Counting the unfoldings
If you consider your polyhedron as a graph, with one vertex per face, and two vertices connected if the corresponding faces are adjacent, if your polyhedron has no vertex such that the sum of surrounding angles is $2\pi$ then I would say the number of unfoldings corresponds to the number of covering trees of this graph quotiented by the symmetries of your polyhedron. This question on counting the number of covering trees of a graph provides some insight on this problem and therefore on the potential number of unfoldings you may get.
Computing one unfolding
If what you want is solely to compute one unfolding, then my strategy would be to use a breadth first traversal of the graph corresponding to your polyhedron to determine which adjacent faces should be kept glued in the unfolding. This technique is commonly used in algorithms for mesh parametrization in graphics, for texture mapping for instance.
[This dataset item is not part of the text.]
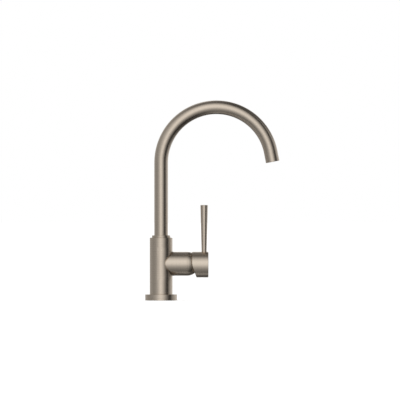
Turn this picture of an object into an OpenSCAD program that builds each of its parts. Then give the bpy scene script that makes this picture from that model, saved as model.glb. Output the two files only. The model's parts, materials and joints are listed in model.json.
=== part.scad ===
// Single-lever bar tap with a swivelling gooseneck spout.
// Millimetres, +Z up. The origin is on the body's axis, at the deck's upper face.
// +X points along the valve branch, which is also where the spout points at rest.

/* [Base and deck fixing] */
// Diameter of the base ring
base_d = 56; // [52:1:70]
// Height of the base ring
base_h = 10.5; // [9:0.5:14]
// Depth that the body sits into the base ring
base_seat = 3; // [2:0.5:4]
// Thickness of the deck that the tap is clamped to
deck_t = 20; // [8:1:40]
// Outside diameter of the mounting shank
shank_d = 32; // [30:0.5:33]
// Wall of the shank round the way for the two hoses
shank_wall = 2.5; // [2:0.1:3]
// Length of shank screwed into the body
shank_grip = 14; // [10:1:16]
// Bare thread left below the lock nut
shank_tail = 12; // [6:1:30]
// Thickness of the rubber gasket under the deck
deck_gasket_t = 3; // [2:0.5:5]
// Thickness of the clamp washer
clamp_t = 2; // [1.5:0.5:4]
// Diameter of the clamp washer and the deck gasket
clamp_d = 54; // [50:1:70]
// Lock nut, across flats
nut_af = 41; // [39:1:50]
// Lock nut height
nut_h = 8; // [5:1:14]

/* [Body] */
// Diameter of the body column
body_d = 40; // [39:0.5:46]
// Height of the body's top face above the branch's axis
body_rise = 45.5; // [42:0.5:80]
// Thread diameter of a supply inlet
inlet_d = 9; // [7:0.5:9]
// Depth of a supply inlet's thread
inlet_depth = 12; // [8:1:16]
// Diameter of the supply risers inside the body
riser_d = 6.4; // [5:0.2:6.8]
// Bevel on the machined outer edges
edge = 0.6; // [0.3:0.1:1]

/* [Valve branch] */
// Height of the branch's axis above the deck
branch_z = 64; // [62:0.5:68]
// Bore for the 35 mm cartridge
chamber_d = 35.4; // [35.2:0.1:35.8]
// Step from that bore out to the retaining nut's thread
bonnet_step = 1.3; // [1.1:0.1:1.5]
// Wall of the branch round that thread
branch_wall = 2; // [1.5:0.1:3.5]
// Step from the column's surface out to where the full branch begins
saddle_step = 1.9; // [1.5:0.1:3]
// Depth that the cartridge's bore sinks into the column
seat_sink = 1.5; // [1:0.1:2]
// Thickness of the dome cap
dome_wall = 1.5; // [1.2:0.1:1.8]
// Radial gap between the dome cap's opening and the turning neck
neck_gap = 0.7; // [0.5:0.1:1]

/* [Handle] */
// Wall of the handle hood where it is thinnest, at the top of its rim
hood_wall = 1.2; // [1:0.1:3]
// Distance that the hood's axis lies below the branch's
hood_drop = 1.5; // [0.5:0.1:1.7]
// Distance from the end of the branch to the hood's rim
hood_gap = 8.4; // [8:0.2:9]
// Length of the hood along the branch's axis
hood_len = 28.7; // [28:0.1:34]
// Gap between the dome cap and the inside of the hood
dome_gap = 0.55; // [0.4:0.05:0.8]
// Slant of the lower half of the rim, from upright
rim_slant = 19.5; // [15:0.5:24]
// Distance below the branch's axis at which the slant begins
rim_start = 2; // [1:0.5:5]
// Distance from the hood's end to the lever's axis
lever_inset = 7.6; // [7:0.1:9]
// Height of the lever's top above the branch's axis
lever_rise = 102.4; // [80:0.1:130]
// Diameter of the lever at its top
lever_tip_d = 13; // [8:0.1:14]
// Diameter of the lever where it enters the hood
lever_root_d = 9; // [7:0.1:10]
// Thread diameter of the lever's stud
stud_d = 6; // [5:0.5:6]
// Width across the square valve stem
stem_w = 8; // [7:0.5:8]
// Set screw diameter
screw_d = 5; // [4:0.5:6]
// Set screw length
screw_len = 8; // [6:1:10]

/* [Cartridge] */
// Distance from the pivot to the middle of the stem's ball end
ball_arm = 12; // [11.5:0.1:12]
// Radius of the ball end
ball_r = 2.2; // [2:0.1:2.3]
// Diameter of the cross pin
pin_d = 3; // [2:0.5:3.5]
// Thickness of the cartridge base
cart_base_t = 3.5; // [3:0.1:3.6]
// Thickness of the fixed ceramic disc
fixed_disc_t = 3.5; // [3:0.1:3.6]
// Thickness of the moving ceramic disc
moving_disc_t = 3.5; // [3:0.1:3.6]
// Diameter of the fixed ceramic disc
fixed_disc_d = 26; // [25:0.5:28]
// Diameter of the moving ceramic disc
moving_disc_d = 20.8; // [20:0.1:21]
// Distance between the two supply ports
port_pitch = 13; // [12.4:0.2:13.4]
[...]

Roughly :
- take a random face $f_0$ and flatten in on the plane ;
- mark this face as done ;
- for each neighbouring face $f_i$ adjacent to $f_0$ :
- add $(f_0,f_i)$ to a queue ;
- mark $f_i$ as done ;
- while the queue is not empty :
- extract $(f_0,f_i)$ from the queue ;
- unfold $f_i$ rigidly next to $f_0$ ;
- for each neighbouring face $f_j$ of $f_i$ which is not marked as done :
- add $(f_i,f_j)$ to the queue ;
- mark $f_j$ as done.
Note however that this algorithm does not care on whether several unfolded faces overlap. I believe an example of a polyhedron which cannot be unfolded in a single piece without overlaps may be found, however I can't exhibit any which is compact. I believe this is related to surfaces with negative Gaussian curvature everywhere.